▸ Exercise details
Pull out of the data below the stretch of lines bounded by the one containing "at, normal, shape" and the one containing "obj.data.transform(world)", both bounds included, unchanged.

───── Material provided ─────

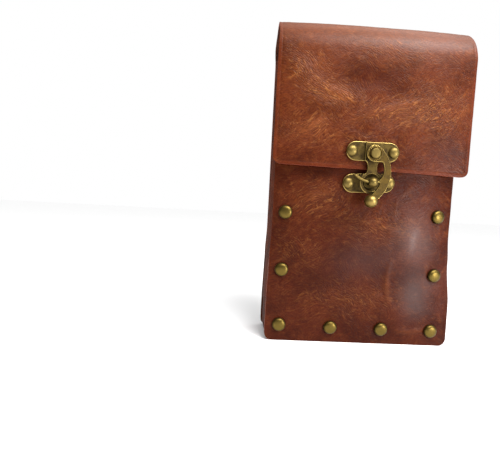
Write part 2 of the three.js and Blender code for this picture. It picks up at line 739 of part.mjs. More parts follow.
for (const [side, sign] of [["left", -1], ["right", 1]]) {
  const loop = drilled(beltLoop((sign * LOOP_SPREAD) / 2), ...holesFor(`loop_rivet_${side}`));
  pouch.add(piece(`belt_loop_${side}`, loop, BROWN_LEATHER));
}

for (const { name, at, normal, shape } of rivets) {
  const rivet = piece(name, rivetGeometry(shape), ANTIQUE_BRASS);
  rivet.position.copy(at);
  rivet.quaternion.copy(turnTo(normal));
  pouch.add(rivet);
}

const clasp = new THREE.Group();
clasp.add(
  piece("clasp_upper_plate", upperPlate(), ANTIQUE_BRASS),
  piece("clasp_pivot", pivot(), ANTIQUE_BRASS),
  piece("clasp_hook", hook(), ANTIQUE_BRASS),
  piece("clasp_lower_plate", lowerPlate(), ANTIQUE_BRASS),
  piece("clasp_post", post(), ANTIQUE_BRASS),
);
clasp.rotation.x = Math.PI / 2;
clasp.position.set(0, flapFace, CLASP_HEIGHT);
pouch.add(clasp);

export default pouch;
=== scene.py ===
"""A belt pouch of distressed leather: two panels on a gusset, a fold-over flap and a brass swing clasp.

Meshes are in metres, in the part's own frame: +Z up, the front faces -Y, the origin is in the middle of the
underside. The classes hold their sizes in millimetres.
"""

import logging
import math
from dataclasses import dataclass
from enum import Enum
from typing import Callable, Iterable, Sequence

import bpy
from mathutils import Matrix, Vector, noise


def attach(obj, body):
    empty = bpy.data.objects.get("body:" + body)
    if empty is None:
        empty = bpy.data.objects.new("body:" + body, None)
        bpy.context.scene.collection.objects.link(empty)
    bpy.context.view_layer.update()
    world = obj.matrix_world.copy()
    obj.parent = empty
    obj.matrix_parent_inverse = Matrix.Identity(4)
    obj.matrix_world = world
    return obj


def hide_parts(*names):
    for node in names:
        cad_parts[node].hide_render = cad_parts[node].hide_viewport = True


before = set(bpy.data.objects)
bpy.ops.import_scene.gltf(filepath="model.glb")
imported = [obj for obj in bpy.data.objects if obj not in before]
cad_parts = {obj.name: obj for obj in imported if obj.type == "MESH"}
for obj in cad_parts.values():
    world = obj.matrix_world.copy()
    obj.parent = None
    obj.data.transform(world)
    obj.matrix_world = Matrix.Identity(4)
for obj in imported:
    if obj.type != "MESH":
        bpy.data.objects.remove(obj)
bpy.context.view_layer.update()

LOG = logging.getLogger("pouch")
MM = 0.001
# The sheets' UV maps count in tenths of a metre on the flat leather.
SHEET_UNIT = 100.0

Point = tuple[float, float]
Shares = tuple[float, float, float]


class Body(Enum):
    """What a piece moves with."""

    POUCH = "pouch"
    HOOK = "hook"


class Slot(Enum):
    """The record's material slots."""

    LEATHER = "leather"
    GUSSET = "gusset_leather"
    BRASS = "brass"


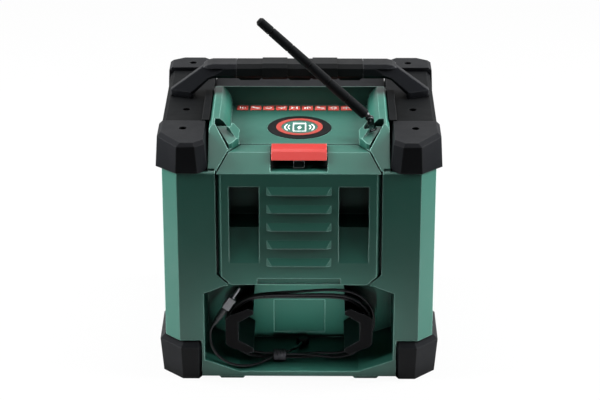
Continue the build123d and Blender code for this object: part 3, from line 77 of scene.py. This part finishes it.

─────

▸ Solution to the exercise
for (const { name, at, normal, shape } of rivets) {
  const rivet = piece(name, rivetGeometry(shape), ANTIQUE_BRASS);
  rivet.position.copy(at);
  rivet.quaternion.copy(turnTo(normal));
  pouch.add(rivet);
}

const clasp = new THREE.Group();
clasp.add(
  piece("clasp_upper_plate", upperPlate(), ANTIQUE_BRASS),
  piece("clasp_pivot", pivot(), ANTIQUE_BRASS),
  piece("clasp_hook", hook(), ANTIQUE_BRASS),
  piece("clasp_lower_plate", lowerPlate(), ANTIQUE_BRASS),
  piece("clasp_post", post(), ANTIQUE_BRASS),
);
clasp.rotation.x = Math.PI / 2;
clasp.position.set(0, flapFace, CLASP_HEIGHT);
pouch.add(clasp);

export default pouch;
=== scene.py ===
"""A belt pouch of distressed leather: two panels on a gusset, a fold-over flap and a brass swing clasp.

Meshes are in metres, in the part's own frame: +Z up, the front faces -Y, the origin is in the middle of the
underside. The classes hold their sizes in millimetres.
"""

import logging
import math
from dataclasses import dataclass
from enum import Enum
from typing import Callable, Iterable, Sequence

import bpy
from mathutils import Matrix, Vector, noise


def attach(obj, body):
    empty = bpy.data.objects.get("body:" + body)
    if empty is None:
        empty = bpy.data.objects.new("body:" + body, None)
        bpy.context.scene.collection.objects.link(empty)
    bpy.context.view_layer.update()
    world = obj.matrix_world.copy()
    obj.parent = empty
    obj.matrix_parent_inverse = Matrix.Identity(4)
    obj.matrix_world = world
    return obj


def hide_parts(*names):
    for node in names:
        cad_parts[node].hide_render = cad_parts[node].hide_viewport = True


before = set(bpy.data.objects)
bpy.ops.import_scene.gltf(filepath="model.glb")
imported = [obj for obj in bpy.data.objects if obj not in before]
cad_parts = {obj.name: obj for obj in imported if obj.type == "MESH"}
for obj in cad_parts.values():
    world = obj.matrix_world.copy()
    obj.parent = None
    obj.data.transform(world)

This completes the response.